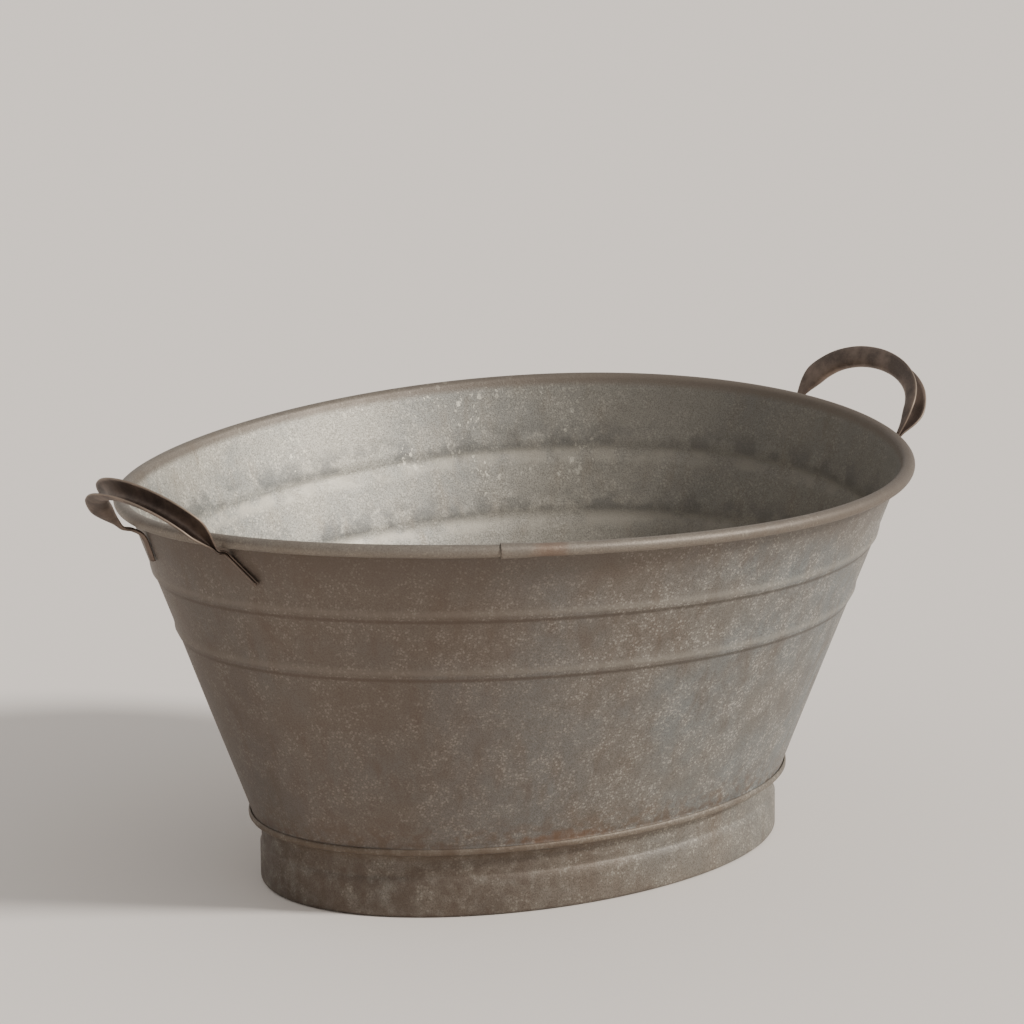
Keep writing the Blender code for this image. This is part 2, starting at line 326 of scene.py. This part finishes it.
def inside_zinc():
    """The same sheet inside, where hard water dried: paler, with lime in spots and in a line along each rib,
    and dark wet stains. The line along each rib is also a painted highlight, and painted shade darkens the
    right end. The roll at the top is the same face of the sheet, worn and rusty."""
    made, tree, where, colour = old_zinc(
        "limed_zinc_inside", "#bcb7aa", "#adaca4", "#9c8970", "#ddd7c8", 0.96, 0.42, 0.56
    )
    run = add(tree, "ShaderNodeAttribute", {}, attribute_name="run").outputs["Fac"]
    ragged = add(tree, "ShaderNodeTexNoise", {"Vector": where, "Scale": 60.0, "Detail": 5.0}).outputs["Fac"]
    broken = (ragged, 0.40, 0.60)
    # along each rib a dark band of stain above, and a pale band on the rib's lower slope that is lime and also
    # a painted highlight where the slope faces up to the light
    for height in RIB_HEIGHTS:
        colour = stain(
            tree, colour, "#5e605f", 0.60,
            (run, height - 0.002, height + 0.008), (run, height + 0.030, height + 0.010), broken,
        )
        colour = stain(
            tree, colour, "#cdc6b6", 0.70,
            (run, height - 0.012, height - 0.004), (run, height + 0.007, height), broken,
        )
    # mostly painted shade, partly brown-grey stain: the inside is darker towards the right end, which is turned
    # from the key light
    right = add(tree, "ShaderNodeSeparateXYZ", {"Vector": where}).outputs["X"]
    colour = stain(tree, colour, "#57524c", 0.78, (right, -0.14, 0.30))
    # lime spots of 1 to 4 mm, in two nets whose cells are longer down the wall
    tall = add(tree, "ShaderNodeMapping", {"Vector": where, "Scale": (1.0, 1.0, 0.7)}).outputs["Vector"]
    bend = add(tree, "ShaderNodeTexNoise", {"Vector": where, "Scale": 300.0, "Detail": 2.0}).outputs["Color"]
    bend = add(
        tree, "ShaderNodeVectorMath", {0: bend, 1: (0.004, 0.004, 0.004)}, operation="MULTIPLY"
    ).outputs[0]
    tall = add(tree, "ShaderNodeVectorMath", {0: tall, 1: bend}, operation="ADD").outputs[0]
    crowd = add(tree, "ShaderNodeTexNoise", {"Vector": where, "Scale": 22.0, "Detail": 3.0}).outputs["Fac"]
    for net, share in ((190.0, 0.50), (380.0, 0.45)):
        spots = add(tree, "ShaderNodeTexVoronoi", {"Vector": tall, "Scale": net})
        chance = add(tree, "ShaderNodeSeparateColor", {"Color": spots.outputs["Color"]}).outputs["Green"]
        size = add(
            tree, "ShaderNodeMapRange", {"Value": chance, "From Min": share, "To Min": 0.0, "To Max": 0.40}
        ).outputs["Result"]
        within = add(
            tree, "ShaderNodeMath", {0: size, 1: spots.outputs["Distance"]}, operation="SUBTRACT"
        ).outputs[0]
        colour = stain(
            tree, colour, "#d9d3c2", 1.0,
            (within, -0.02, 0.05), (run, 0.190, 0.250), (crowd, 0.46, 0.62), (right, 0.26, 0.06),
        )
    rolled = (run, RIM_HEIGHT - 0.006, RIM_HEIGHT - 0.001)
    colour = stain(tree, colour, "#685d53", 0.80, rolled)
    rusted = to_oval(RIM_REACH, math.radians(-118), RIM_HEIGHT)
    colour = stain(
        tree, colour, "#7a5a46", 0.38, spot_at(tree, where, rusted, (0.020, 0.020, 0.020), ragged), rolled
    )
    return colour_to(made, colour)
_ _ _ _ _
--- INSTRUCTIONS TO FOLLOW ---
Write the data out again in full and exactly.

--- SOLUTION ---
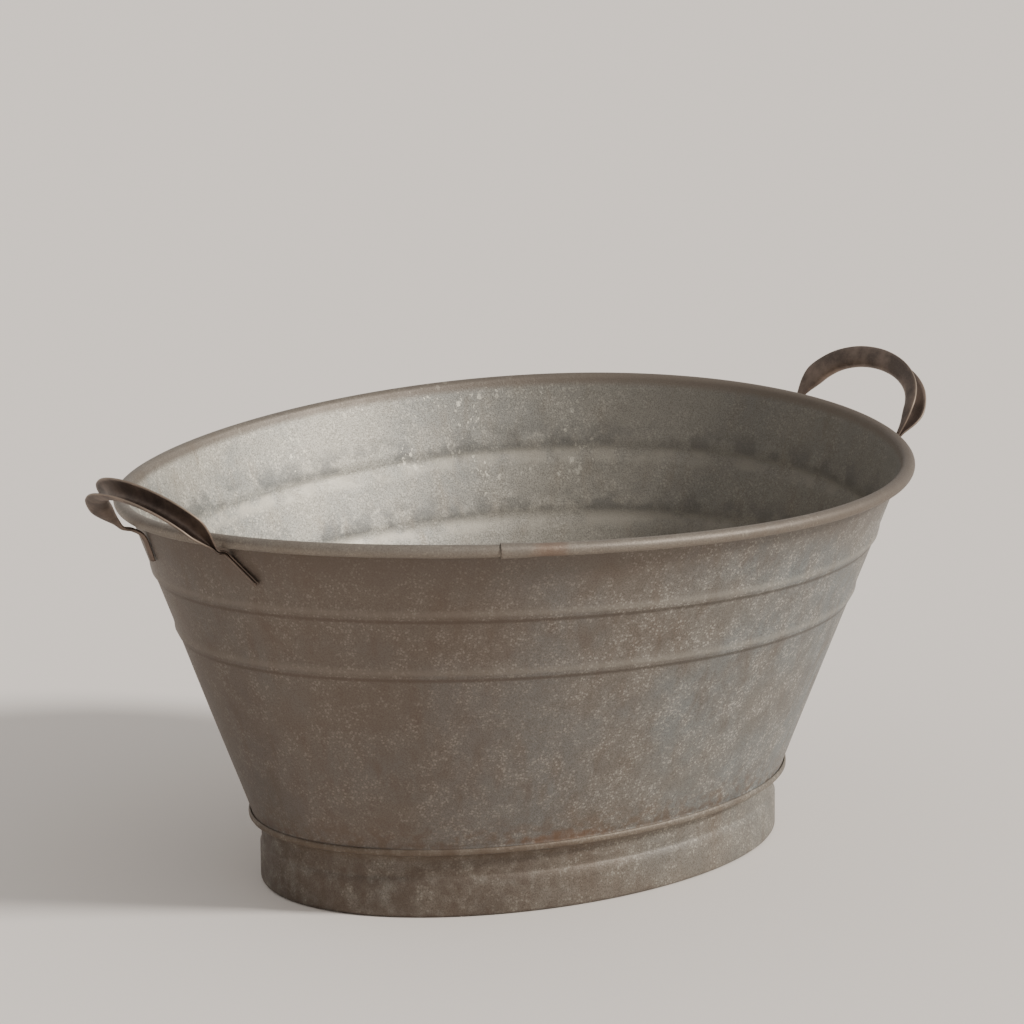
Keep writing the Blender code for this image. This is part 2, starting at line 326 of scene.py. This part finishes it.
def inside_zinc():
    """The same sheet inside, where hard water dried: paler, with lime in spots and in a line along each rib,
    and dark wet stains. The line along each rib is also a painted highlight, and painted shade darkens the
    right end. The roll at the top is the same face of the sheet, worn and rusty."""
    made, tree, where, colour = old_zinc(
        "limed_zinc_inside", "#bcb7aa", "#adaca4", "#9c8970", "#ddd7c8", 0.96, 0.42, 0.56
    )
    run = add(tree, "ShaderNodeAttribute", {}, attribute_name="run").outputs["Fac"]
    ragged = add(tree, "ShaderNodeTexNoise", {"Vector": where, "Scale": 60.0, "Detail": 5.0}).outputs["Fac"]
    broken = (ragged, 0.40, 0.60)
    # along each rib a dark band of stain above, and a pale band on the rib's lower slope that is lime and also
    # a painted highlight where the slope faces up to the light
    for height in RIB_HEIGHTS:
        colour = stain(
            tree, colour, "#5e605f", 0.60,
            (run, height - 0.002, height + 0.008), (run, height + 0.030, height + 0.010), broken,
        )
        colour = stain(
            tree, colour, "#cdc6b6", 0.70,
            (run, height - 0.012, height - 0.004), (run, height + 0.007, height), broken,
        )
    # mostly painted shade, partly brown-grey stain: the inside is darker towards the right end, which is turned
    # from the key light
    right = add(tree, "ShaderNodeSeparateXYZ", {"Vector": where}).outputs["X"]
    colour = stain(tree, colour, "#57524c", 0.78, (right, -0.14, 0.30))
    # lime spots of 1 to 4 mm, in two nets whose cells are longer down the wall
    tall = add(tree, "ShaderNodeMapping", {"Vector": where, "Scale": (1.0, 1.0, 0.7)}).outputs["Vector"]
    bend = add(tree, "ShaderNodeTexNoise", {"Vector": where, "Scale": 300.0, "Detail": 2.0}).outputs["Color"]
    bend = add(
        tree, "ShaderNodeVectorMath", {0: bend, 1: (0.004, 0.004, 0.004)}, operation="MULTIPLY"
    ).outputs[0]
    tall = add(tree, "ShaderNodeVectorMath", {0: tall, 1: bend}, operation="ADD").outputs[0]
    crowd = add(tree, "ShaderNodeTexNoise", {"Vector": where, "Scale": 22.0, "Detail": 3.0}).outputs["Fac"]
    for net, share in ((190.0, 0.50), (380.0, 0.45)):
        spots = add(tree, "ShaderNodeTexVoronoi", {"Vector": tall, "Scale": net})
        chance = add(tree, "ShaderNodeSeparateColor", {"Color": spots.outputs["Color"]}).outputs["Green"]
        size = add(
            tree, "ShaderNodeMapRange", {"Value": chance, "From Min": share, "To Min": 0.0, "To Max": 0.40}
        ).outputs["Result"]
        within = add(
            tree, "ShaderNodeMath", {0: size, 1: spots.outputs["Distance"]}, operation="SUBTRACT"
        ).outputs[0]
        colour = stain(
            tree, colour, "#d9d3c2", 1.0,
            (within, -0.02, 0.05), (run, 0.190, 0.250), (crowd, 0.46, 0.62), (right, 0.26, 0.06),
        )
    rolled = (run, RIM_HEIGHT - 0.006, RIM_HEIGHT - 0.001)
    colour = stain(tree, colour, "#685d53", 0.80, rolled)
    rusted = to_oval(RIM_REACH, math.radians(-118), RIM_HEIGHT)
    colour = stain(
        tree, colour, "#7a5a46", 0.38, spot_at(tree, where, rusted, (0.020, 0.020, 0.020), ragged), rolled
    )
    return colour_to(made, colour)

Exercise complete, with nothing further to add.